No. 4: CenturyLink Field (Seattle, Wash.)
This 72,000-person stadium gives opposing NFL quarterbacks nightmares. There's no trick or treating - only tricks. You can assume it's only the Seahawks and there won't be an issue rolling over them before flying out of their rainy, awful city.
But there's one problem: the 12th man. It gets so loud in this stadium, it's as if there's another defender on the field (a ghost perhaps?). Just ask Tony Romo - he would rather walk through a zombie parade than step foot back in that stadium. This is the house that hosted his dropped field goal hold, which would have advanced the Cowboys to the divisional round of the playoffs. He was clearly spooked when he returned to Seattle this year, losing 27-7, while throwing an interception and fumbling once.
Romo's not the only quarterback who has felt the wrath of the 12th man. Tom Brady and Aaron Rodgers have had days they would like to forget as well. This year, Brady threw two interceptions and lost to the Seahawks in the final 90 seconds of the game, thanks to a deep touchdown pass from Russell Wilson - something that has become Wilson's trademark.
In week three of Monday Night Football, Wilson helped defeat the Packers on a dual possession Hail Mary as time expired. The dual possession call by the replacement referees was asinine. It's almost as if the refs were possessed by the powers of the 12th man.
No. 3: Cowboys Stadium (Arlington, Texas)
Imagine being in the world's largest domed stadium and also the world's largest column-free interior. A stadium that cost $1.15 billion and holds over 110,000 people.
Now all of a sudden the lights go out.
They are never going to find you; you could be walking around that place for hours, making no progress. Even with the light on, this wouldn't be the ideal place to be.
The Dallas Cowboys have gone only 13-11 over their first three seasons playing there - far under the expectations and investment made by owner Jerry Jones.
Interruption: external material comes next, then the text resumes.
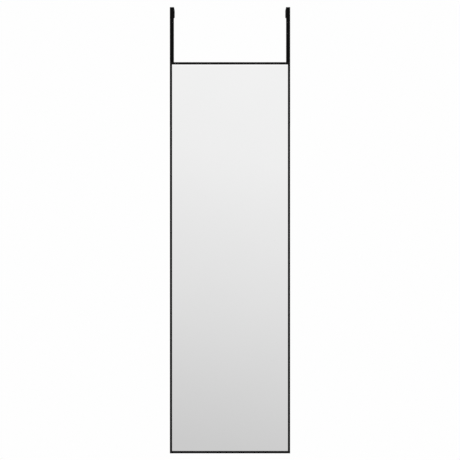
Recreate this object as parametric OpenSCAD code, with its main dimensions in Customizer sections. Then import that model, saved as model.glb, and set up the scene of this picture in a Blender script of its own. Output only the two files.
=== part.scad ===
// Over the door mirror: a pane in a thin mitred frame, hung on the top edge of a door by two
// flat steel hangers that slide behind the stiles and are clamped there by two screws each.
// The frame is one extrusion with a front lip, a rebate for pane and panel, and a slotted
// channel at its rear that takes the corner keys and the nuts of the clamp screws.
// Origin: on the top edge of the door, at the door's front face, midway between the hooks.
// +X is the right of someone facing the mirror, +Y points from the room into the door, +Z is up.

/* [Frame] */
// Width of the frame
frame_w = 307.4; // [240:0.1:500]
// Height of the frame
frame_h = 1000; // [700:1:1600]
// Width of the lip, the black line seen from the front
lip_w = 5.6; // [3.6:0.1:8]
// Thickness of the lip
lip_t = 1.4; // [1:0.1:2.5]
// Thickness of the outer wall
wall_t = 1.1; // [0.8:0.1:1.8]
// Rounding of the outer long edges
edge_r = 0.4; // [0.2:0.1:0.7]

/* [Rear channel] */
// Width of the channel inside
channel_w = 6.6; // [5.8:0.1:9]
// Depth of the channel inside
channel_d = 2.6; // [2.4:0.1:4]
// Width of the slot at the rear of the channel
channel_slot = 3.6; // [3.4:0.1:4.6]
// Thickness of the shelf between rebate and channel
shelf_t = 1; // [0.8:0.1:2]
// Thickness of the channel's inner wall
inner_wall_t = 1; // [0.8:0.1:2]
// Thickness of the two rear lips
rear_lip_t = 1; // [0.8:0.1:1.2]

/* [Pane and panel] */
// Thickness of the mirror pane
pane_t = 3; // [2:0.5:5]
// Ground edge of the pane
pane_bevel = 0.5; // [0.2:0.1:0.8]
// Gap round the pane
pane_play = 0.8; // [0.4:0.1:1.5]
// Thickness of the back panel
panel_t = 2.4; // [2:0.1:6]
// Gap round the back panel
panel_play = 1; // [0.4:0.1:2]
// Thickness of the foam tape
tape_t = 1; // [0.5:0.1:2]
// How far the foam tape stays back from the lip's edge and from the wall
tape_back = 0.4; // [0.2:0.1:0.8]

/* [Spring clips] */
// Space between back panel and shelf that the clips fill
clip_space = 1.6; // [1.2:0.1:3]
// Thickness of a clip
clip_t = 0.5; // [0.3:0.1:0.8]
// Length of a clip
clip_len = 46; // [30:1:70]
// Width of a clip
clip_w = 11; // [9:0.5:16]
// Number of clips along each stile
clips_per_stile = 3; // [1:1:5]

/* [Corner keys] */
// Length of an arm from the key's outer corner
key_arm = 32; // [18:1:50]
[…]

Maybe Jones should start using this place for haunted hayrides - at least horse feces will be picked off the field, instead of the latest Romo-blunders.
No. 2: Oakland Coliseum (Oakland, Calif.)
You want to see some crazy, pissed-off fans? Look no further than an Oakland Raiders game.
The freaks come out in thousands and wherever you look in the stadium, people will be dressed anywhere from a demon to a gladiator. Spikes sticking out of helmets, shoulders, stomachs - you name it, they wear it.
The section behind the end zone is known as the "Black Hole." If you're an unemployed head coach, stay away from the Raiders' frequent vacancy at the position. You'll be out of there before you hold your introductory press conference. The Raiders have gone through seven coaches since the end of 2001 - only one has lasted longer than two seasons.
The last successful Raiders coach was John Gruden, who earned the nickname "Chuckie." If you ask me, this guy has put a curse on all future coaches who take the job. Gruden left for Tampa Bay following the 2001 season and went on to win the Super Bowl. Who did he beat? Oh yeah, the Oakland Raiders. Coaches and fans hoping to root for a team and not become terrified, veer away. Curse of the Chuckie.
No. 1: Ralph Wilson Stadium (Orchard Park, N.Y.)
Where do I begin? I guess with the most hated right leg in Buffalo sports: Scott Norwood. Some of you may want to drop the paper now, but for Bills fans, it's haunting.
For those unfamiliar with Norwood, let's summarize.
Mr. Norwood is the origin of Buffalo heartbreak. No, he's not a quarterback, linebacker or head coach. He's a field goal kicker. Yes, a field goal kicker who has cursed this city.
In Super Bowl XXV, the Bills played against the Giants inTampa Bay, Fla. The Bills had the ball last, down by one. Norwood lined up for a 47 yarder to win the game. He pushed the kick wide right. Giants won the Super Bowl and the Bills head back up to chilly Buffalo without a ring.
This situation repeated itself, only in an uglier fashion. Buffalo would return to the next three Super Bowls, only to lose all three by a combined score of 119-54. All four losses would come to NFC East teams, including the final two by the aforementioned Cowboys by a combined trouncing of 82-30. And since 2000, Buffalo has seen only one winning season. Ralph Wilson Stadium has yet to see a championship banner rise to the top, and that just may be the Bills' destiny.
But hey, it could be worse. You could be waiting since 1908 and cursing some billy goat and a guy named "Steve Bartman."